RECORDS SHOWN start
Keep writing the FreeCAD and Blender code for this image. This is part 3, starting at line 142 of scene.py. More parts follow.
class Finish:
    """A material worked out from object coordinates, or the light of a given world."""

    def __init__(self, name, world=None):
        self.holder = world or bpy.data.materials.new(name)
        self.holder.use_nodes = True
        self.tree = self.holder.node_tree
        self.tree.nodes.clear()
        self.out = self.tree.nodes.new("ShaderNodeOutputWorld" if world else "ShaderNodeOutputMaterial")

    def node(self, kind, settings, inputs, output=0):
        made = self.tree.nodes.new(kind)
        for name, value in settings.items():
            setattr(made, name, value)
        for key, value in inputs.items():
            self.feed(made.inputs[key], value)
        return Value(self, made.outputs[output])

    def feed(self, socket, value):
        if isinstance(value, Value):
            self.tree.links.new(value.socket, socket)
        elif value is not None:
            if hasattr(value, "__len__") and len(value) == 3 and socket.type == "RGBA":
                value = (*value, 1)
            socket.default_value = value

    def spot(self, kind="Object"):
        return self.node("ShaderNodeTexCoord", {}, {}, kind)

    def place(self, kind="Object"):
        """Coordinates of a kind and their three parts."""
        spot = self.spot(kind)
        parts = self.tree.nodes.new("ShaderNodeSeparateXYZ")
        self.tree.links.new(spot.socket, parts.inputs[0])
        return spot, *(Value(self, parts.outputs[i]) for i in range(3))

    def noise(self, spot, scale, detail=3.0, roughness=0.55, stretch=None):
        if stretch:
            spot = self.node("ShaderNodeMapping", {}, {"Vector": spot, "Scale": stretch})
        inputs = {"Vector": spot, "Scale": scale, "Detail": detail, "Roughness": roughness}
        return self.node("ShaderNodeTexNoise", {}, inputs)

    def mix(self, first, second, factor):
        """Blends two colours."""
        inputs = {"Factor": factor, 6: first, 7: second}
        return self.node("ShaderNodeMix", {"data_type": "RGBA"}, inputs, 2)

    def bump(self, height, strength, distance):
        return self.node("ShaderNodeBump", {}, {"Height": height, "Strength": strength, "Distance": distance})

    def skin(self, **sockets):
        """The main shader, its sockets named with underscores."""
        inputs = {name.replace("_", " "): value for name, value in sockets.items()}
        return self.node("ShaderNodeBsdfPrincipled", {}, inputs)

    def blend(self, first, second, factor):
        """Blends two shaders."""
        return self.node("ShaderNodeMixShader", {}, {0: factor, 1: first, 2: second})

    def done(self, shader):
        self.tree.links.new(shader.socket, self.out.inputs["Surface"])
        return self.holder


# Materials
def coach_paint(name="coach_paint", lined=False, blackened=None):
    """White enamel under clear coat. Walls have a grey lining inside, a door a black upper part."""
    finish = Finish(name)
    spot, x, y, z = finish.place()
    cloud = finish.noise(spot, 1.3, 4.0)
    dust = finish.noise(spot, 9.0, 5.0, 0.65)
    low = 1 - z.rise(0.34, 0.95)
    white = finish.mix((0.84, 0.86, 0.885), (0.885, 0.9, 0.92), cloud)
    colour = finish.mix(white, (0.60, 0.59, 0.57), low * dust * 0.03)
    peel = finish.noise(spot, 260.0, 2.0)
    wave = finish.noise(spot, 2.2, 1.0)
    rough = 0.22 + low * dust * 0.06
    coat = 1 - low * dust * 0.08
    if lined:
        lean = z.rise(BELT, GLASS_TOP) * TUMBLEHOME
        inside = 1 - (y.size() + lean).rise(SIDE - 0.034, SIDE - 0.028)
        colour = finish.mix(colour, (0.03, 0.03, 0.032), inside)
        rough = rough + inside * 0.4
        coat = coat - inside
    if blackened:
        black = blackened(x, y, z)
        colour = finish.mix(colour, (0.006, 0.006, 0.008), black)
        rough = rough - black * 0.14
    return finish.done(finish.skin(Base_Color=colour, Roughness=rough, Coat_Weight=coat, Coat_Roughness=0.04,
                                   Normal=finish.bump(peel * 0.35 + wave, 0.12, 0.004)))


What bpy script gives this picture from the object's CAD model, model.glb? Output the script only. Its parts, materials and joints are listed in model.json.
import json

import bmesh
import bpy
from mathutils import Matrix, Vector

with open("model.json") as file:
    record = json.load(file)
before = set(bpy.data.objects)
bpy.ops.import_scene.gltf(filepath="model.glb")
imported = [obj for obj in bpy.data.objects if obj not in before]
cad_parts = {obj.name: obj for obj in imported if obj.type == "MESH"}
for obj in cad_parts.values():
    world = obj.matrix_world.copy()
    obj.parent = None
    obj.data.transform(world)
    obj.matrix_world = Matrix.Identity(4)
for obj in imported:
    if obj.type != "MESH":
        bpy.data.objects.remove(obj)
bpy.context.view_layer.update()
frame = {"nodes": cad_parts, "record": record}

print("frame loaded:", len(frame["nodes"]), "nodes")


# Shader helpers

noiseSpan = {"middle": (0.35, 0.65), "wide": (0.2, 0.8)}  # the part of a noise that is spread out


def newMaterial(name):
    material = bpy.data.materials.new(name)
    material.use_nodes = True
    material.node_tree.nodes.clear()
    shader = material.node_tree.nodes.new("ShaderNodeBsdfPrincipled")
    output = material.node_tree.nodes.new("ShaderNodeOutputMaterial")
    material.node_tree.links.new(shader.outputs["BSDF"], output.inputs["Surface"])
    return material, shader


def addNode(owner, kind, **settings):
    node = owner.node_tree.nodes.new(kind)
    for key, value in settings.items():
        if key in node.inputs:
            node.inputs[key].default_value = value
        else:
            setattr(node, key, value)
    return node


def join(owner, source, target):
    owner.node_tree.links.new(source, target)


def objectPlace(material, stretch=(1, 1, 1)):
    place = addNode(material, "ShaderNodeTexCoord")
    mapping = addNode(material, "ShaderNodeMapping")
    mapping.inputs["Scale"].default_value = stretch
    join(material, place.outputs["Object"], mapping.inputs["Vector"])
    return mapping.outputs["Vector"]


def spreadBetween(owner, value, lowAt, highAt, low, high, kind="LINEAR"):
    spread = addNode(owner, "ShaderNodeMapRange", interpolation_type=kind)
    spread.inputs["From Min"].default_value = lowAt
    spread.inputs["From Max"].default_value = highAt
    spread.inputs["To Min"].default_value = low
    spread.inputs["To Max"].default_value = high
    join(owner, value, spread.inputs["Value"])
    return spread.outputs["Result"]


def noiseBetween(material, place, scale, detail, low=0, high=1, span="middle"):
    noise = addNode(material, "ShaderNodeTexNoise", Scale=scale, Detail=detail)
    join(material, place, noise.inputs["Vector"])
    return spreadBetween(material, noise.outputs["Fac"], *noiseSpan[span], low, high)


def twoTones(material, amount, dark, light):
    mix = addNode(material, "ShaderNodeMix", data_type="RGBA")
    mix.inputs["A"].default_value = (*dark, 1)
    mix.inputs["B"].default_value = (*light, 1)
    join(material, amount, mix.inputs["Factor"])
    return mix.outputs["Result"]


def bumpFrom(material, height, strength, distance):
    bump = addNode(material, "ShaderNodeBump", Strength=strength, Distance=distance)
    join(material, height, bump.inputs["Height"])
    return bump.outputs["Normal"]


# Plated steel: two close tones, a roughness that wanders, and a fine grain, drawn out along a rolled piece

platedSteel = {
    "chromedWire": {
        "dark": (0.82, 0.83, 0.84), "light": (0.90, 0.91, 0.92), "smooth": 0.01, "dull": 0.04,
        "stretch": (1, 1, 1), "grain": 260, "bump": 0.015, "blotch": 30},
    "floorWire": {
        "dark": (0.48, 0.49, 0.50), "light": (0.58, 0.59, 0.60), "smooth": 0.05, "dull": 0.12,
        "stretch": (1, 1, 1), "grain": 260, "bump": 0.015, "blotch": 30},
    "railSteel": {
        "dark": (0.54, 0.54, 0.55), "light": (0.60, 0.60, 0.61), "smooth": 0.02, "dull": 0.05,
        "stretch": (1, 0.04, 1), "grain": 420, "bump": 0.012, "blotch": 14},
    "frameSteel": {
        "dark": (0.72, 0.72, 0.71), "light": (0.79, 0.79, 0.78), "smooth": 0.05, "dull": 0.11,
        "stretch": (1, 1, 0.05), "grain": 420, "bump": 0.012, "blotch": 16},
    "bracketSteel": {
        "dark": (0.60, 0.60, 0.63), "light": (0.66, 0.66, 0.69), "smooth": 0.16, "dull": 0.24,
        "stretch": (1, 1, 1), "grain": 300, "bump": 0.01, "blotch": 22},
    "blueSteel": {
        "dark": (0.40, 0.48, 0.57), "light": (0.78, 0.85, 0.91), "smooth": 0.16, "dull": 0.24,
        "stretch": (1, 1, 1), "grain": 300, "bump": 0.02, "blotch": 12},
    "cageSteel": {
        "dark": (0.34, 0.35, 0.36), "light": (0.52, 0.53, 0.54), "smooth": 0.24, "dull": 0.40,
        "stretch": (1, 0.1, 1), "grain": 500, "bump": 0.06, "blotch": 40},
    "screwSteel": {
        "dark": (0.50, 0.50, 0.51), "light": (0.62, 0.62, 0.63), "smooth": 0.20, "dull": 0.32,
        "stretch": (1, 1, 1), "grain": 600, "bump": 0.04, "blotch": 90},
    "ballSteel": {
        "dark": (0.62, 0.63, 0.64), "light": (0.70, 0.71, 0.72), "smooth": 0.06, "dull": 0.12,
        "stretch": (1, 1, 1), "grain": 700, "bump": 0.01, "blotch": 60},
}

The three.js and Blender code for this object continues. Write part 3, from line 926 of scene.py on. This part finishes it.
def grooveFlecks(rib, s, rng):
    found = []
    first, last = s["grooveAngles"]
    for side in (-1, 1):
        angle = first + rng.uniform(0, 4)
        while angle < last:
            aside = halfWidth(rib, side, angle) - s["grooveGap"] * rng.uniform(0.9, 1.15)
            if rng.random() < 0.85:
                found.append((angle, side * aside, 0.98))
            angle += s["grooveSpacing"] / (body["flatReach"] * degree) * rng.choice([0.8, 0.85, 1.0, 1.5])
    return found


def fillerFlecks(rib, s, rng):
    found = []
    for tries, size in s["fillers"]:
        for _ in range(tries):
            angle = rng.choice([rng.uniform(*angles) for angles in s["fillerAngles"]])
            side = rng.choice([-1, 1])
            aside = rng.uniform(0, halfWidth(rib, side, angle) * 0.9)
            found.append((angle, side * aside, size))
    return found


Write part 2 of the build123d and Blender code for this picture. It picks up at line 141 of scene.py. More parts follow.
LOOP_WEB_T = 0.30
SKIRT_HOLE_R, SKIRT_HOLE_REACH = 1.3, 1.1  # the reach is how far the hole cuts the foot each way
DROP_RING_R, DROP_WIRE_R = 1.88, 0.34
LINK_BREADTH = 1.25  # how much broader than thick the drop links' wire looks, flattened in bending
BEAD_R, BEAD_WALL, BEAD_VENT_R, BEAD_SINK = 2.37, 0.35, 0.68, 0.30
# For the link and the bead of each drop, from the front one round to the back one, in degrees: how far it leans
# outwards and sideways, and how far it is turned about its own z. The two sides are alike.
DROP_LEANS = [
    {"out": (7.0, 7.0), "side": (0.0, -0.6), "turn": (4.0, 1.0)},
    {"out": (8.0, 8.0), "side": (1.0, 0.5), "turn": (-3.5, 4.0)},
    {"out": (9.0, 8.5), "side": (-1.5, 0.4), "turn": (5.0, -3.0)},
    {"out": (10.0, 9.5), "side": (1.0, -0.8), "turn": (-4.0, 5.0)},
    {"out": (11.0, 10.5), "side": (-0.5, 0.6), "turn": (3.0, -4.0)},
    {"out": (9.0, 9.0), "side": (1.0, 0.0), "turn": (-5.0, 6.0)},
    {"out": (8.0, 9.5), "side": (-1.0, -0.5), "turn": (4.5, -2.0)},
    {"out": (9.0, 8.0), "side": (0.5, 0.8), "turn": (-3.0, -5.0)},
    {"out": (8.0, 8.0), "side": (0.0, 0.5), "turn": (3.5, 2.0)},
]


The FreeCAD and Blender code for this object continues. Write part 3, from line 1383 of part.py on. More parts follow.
RECORDS SHOWN end
> _EXERCISE OBJECTIVE_:
Each line from the one holding "obj.matrix_world = Matrix.Identity(4)" to the one holding "return material, shader", those two included, is to be transcribed exactly, and no other line.

> _RESPONSE TO THE EXERCISE_:
    obj.matrix_world = Matrix.Identity(4)
for obj in imported:
    if obj.type != "MESH":
        bpy.data.objects.remove(obj)
bpy.context.view_layer.update()
frame = {"nodes": cad_parts, "record": record}

print("frame loaded:", len(frame["nodes"]), "nodes")


# Shader helpers

noiseSpan = {"middle": (0.35, 0.65), "wide": (0.2, 0.8)}  # the part of a noise that is spread out


def newMaterial(name):
    material = bpy.data.materials.new(name)
    material.use_nodes = True
    material.node_tree.nodes.clear()
    shader = material.node_tree.nodes.new("ShaderNodeBsdfPrincipled")
    output = material.node_tree.nodes.new("ShaderNodeOutputMaterial")
    material.node_tree.links.new(shader.outputs["BSDF"], output.inputs["Surface"])
    return material, shader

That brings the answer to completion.